Autism Vs Speech Apraxia: What is the Link?

by Team Stamurai

Children with autism (ASD) often experience delayed speech and language development. They may show reluctance in communicating verbally. It poses a challenge for parents since autism may not occur alone!

Experts on developmental disorders in children now recommend that non-speaking (non-verbal) children with autism should undergo screening for apraxia of speech. The evaluation may not be as simple or easy since children with ASD may require more than one session to feel comfortable.

Apraxia or childhood apraxia of speech (CAS) is a rare motor speech disorder that affects 1 or 2 in 1000 children in the US.

Apraxia: The Severity Is a Spectrum

The symptoms of apraxia depend upon the severity of the condition.

A child with mild apraxia of speech may say an entire sentence with some stuttering. Another child with severe apraxia may not be able to say a word correctly without multiple repetitions and extensive support.

However, in the cases of children with autism, the signs of apraxia may become incredibly difficult to notice because of the already present atypical vocalizations, use of jargon, and self-stimulatory behaviors.

Some of the more common symptoms of apraxia include –

Distortion of Sounds

Children with apraxia may not be able to move their tongue, lips, and jaw muscles coherently to produce a target sound. It results in the distortion of sounds.

Inconsistencies in Sound Errors

A child may say the same word differently each time during conversation or therapy. It may also happen that they say a word perfectly one day but they cannot say it correctly the very next day.

Errors in Prosody

A child with apraxia is typically unable to use the same stress, rhythm, or tone while saying the same word repeatedly.

Groping For Sounds

The said child may have to attempt multiple times to move their articulators correctly to produce a target sound.

Children who don’t have autism, but only apraxia, can understand language as per their developmental level. However, those with autism and apraxia have trouble understanding and producing spoken language.

Atypical Vocalizations and Autism

Children on the autism spectrum can exhibit specific phonological patterns. These are distinct and should not be confused with echolalia in children with autism.

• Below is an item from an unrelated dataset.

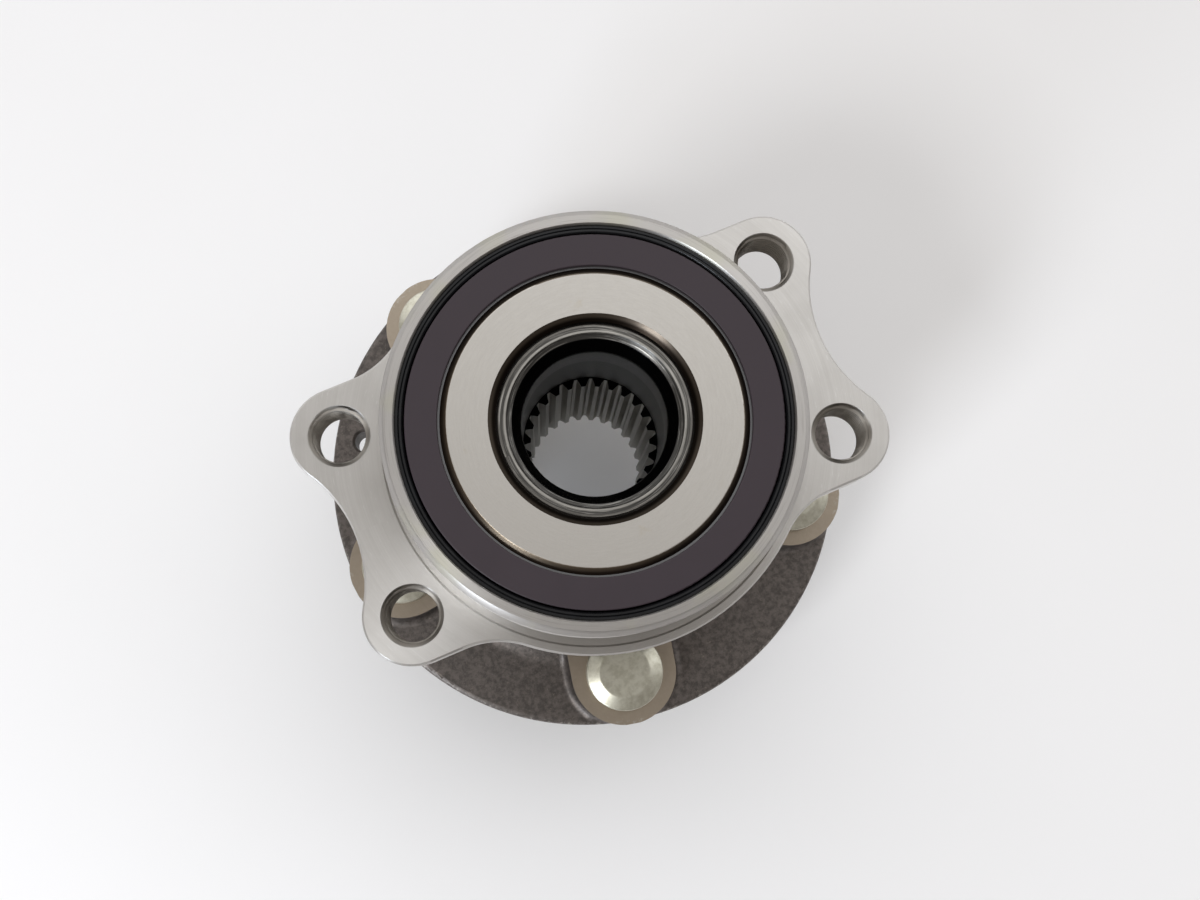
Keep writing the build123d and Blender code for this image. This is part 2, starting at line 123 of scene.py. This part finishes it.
class Finish(Graph):  # one material, with the place on the part in millimetres
    def __init__(self, name, look):
        self.material = bpy.data.materials.new(name)
        self.material.use_nodes = True
        super().__init__(self.material.node_tree)
        self.shader = self.tree.nodes["Principled BSDF"]
        for socket, value in look.items():
            self.shader.inputs[socket].default_value = value
        self.place = self.node("ShaderNodeTexCoord").out("Object") * (1 / mm)
        split = self.node("ShaderNodeSeparateXYZ", {}, Vector=self.place)
        self.x, self.y, self.z = split.out("X"), split.out("Y"), split.out("Z")
        self.radius = (self.x * self.x + self.y * self.y) ** 0.5
        self.angle = self.node("ShaderNodeMath", {"operation": "ARCTAN2"}, {0: self.y, 1: self.x})
        facing = self.node("ShaderNodeTexCoord").out("Normal")
        self.upward = self.node("ShaderNodeSeparateXYZ", {}, Vector=facing).out("Z")

    def noise(self, size, detail=4, roughness=0.55, at=None):  # size of one blotch in millimetres
        return self.node("ShaderNodeTexNoise", {}, Vector=at or self.place, Scale=1 / size,
                         Detail=detail, Roughness=roughness).out("Fac")

    def patches(self, size, low, high, detail=4, roughness=0.55):  # blotches with soft edges
        return self.rise(self.noise(size, detail, roughness), low, high)

    def around(self, turns):  # a place that runs out, up and round the part's axis
        return self.node("ShaderNodeCombineXYZ", {}, X=self.radius, Y=self.z, Z=self.angle * turns)

    def arcs(self, size, stretch, detail=3, roughness=0.6):  # short scratches round the axis
        return self.noise(size, detail, roughness, self.around(stretch))

    def rings(self, pitch, detail=3, wander=0.0):  # marks of turning, nearly closed circles
        return self.arcs(pitch, wander, detail)

    def cells(self, size):
        dots = self.node("ShaderNodeTexVoronoi", {}, Vector=self.place, Scale=1 / size)
        return dots.out("Distance")

    def along(self, side):  # how far out toward one side of the part
        return side[0] * self.x + side[1] * self.y

    def nearHoles(self, places, inner, outer):  # 1 close to any of the axes along Z
        found = None
        for x, y in places:
            dx, dy = self.x - x, self.y - y
            near = self.fall((dx * dx + dy * dy) ** 0.5, inner, outer)
            found = near if found is None else self.either(found, near)
        return found

    def bump(self, height, strength, depth):  # depth in millimetres
        return self.node("ShaderNodeBump", {}, Height=height, Strength=strength,
                         Distance=depth * mm)

    def use(self, **wires):  # onto the shader, Base_Color for Base Color
        for name, wire in wires.items():
            self.tree.links.new(wire.socket, self.shader.inputs[name.replace("_", " ")])
        return self.material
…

Studies conducted by Schoen et al on 30 toddlers diagnosed with autism show that all of them produced atypical vocalizations whereas the control population did not. A subsequent study showed that children with autism performed worse when given phonetic targets or specific words to match.

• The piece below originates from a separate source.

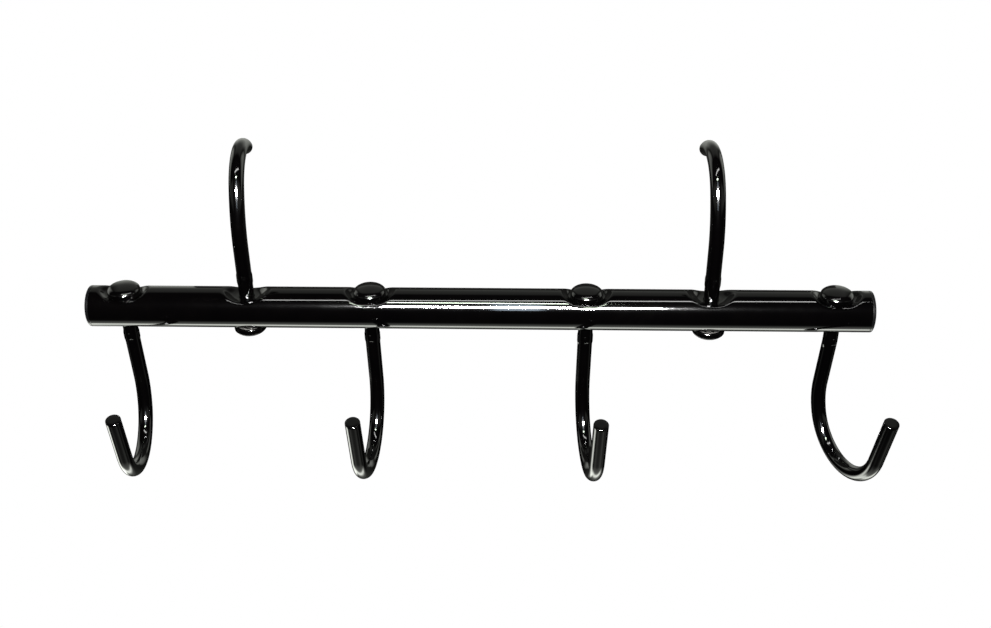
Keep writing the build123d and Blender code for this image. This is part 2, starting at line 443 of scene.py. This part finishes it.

Using these studies, as well as, conducting their own research, Shriberg et. al. concluded that children with autism are more likely to make frequent errors in speech sounds and prosody. There is also a high likelihood of children with ASD to experience speech delay.

Apraxia and Autism: They Frequently Occur Together

A study published in 2015 showed that 64% of the children initially diagnosed with ASD also have apraxia. 36.8% of the children diagnosed with apraxia of speech also had autism, and 23.3% of the children received a dual diagnosis.

With improved evaluation and testing models, more children are receiving a dual diagnosis of apraxia and autism (autism spectrum disorder, or ASD). The previously mentioned study showed a diagnostic precision (autism) of 96.7%.

Studies conducted by the Penn State Milton S. Hershey Medical Center show that childhood apraxia of speech is common among children with ASD.

They referred to the checklist for autism spectrum disorder (CASD) for this study to show that children are not being overdiagnosed with either of the disorders.

The new finding seems to support the hypothesis that apraxia may be the reason many children diagnosed with ASD do not develop speech. Most children with ASD have praxis deficits that influence the imitation and execution of speech production along with a range of other motor commands.

Evaluating Apraxia in Children with Autism

It makes the diagnosis of apraxia particularly challenging in children with ASD who don’t use verbal communication. The evaluation process requires children to say at least a few words before a conclusive diagnosis of apraxia of speech can be made.

As a result, some parents may have to wait almost a year or longer to receive a proper assessment and diagnosis.

The presence of social communication disorder (SCD) in combination with delayed onset of speech poses a dire challenge during the evaluation process.

A trained child psychologist should be able to diagnose autism spectrum disorder in kids as young as 3-years old. To get your child evaluated for apraxia of speech, you should speak to a speech-language pathologist who has the experience of working with children with ASD.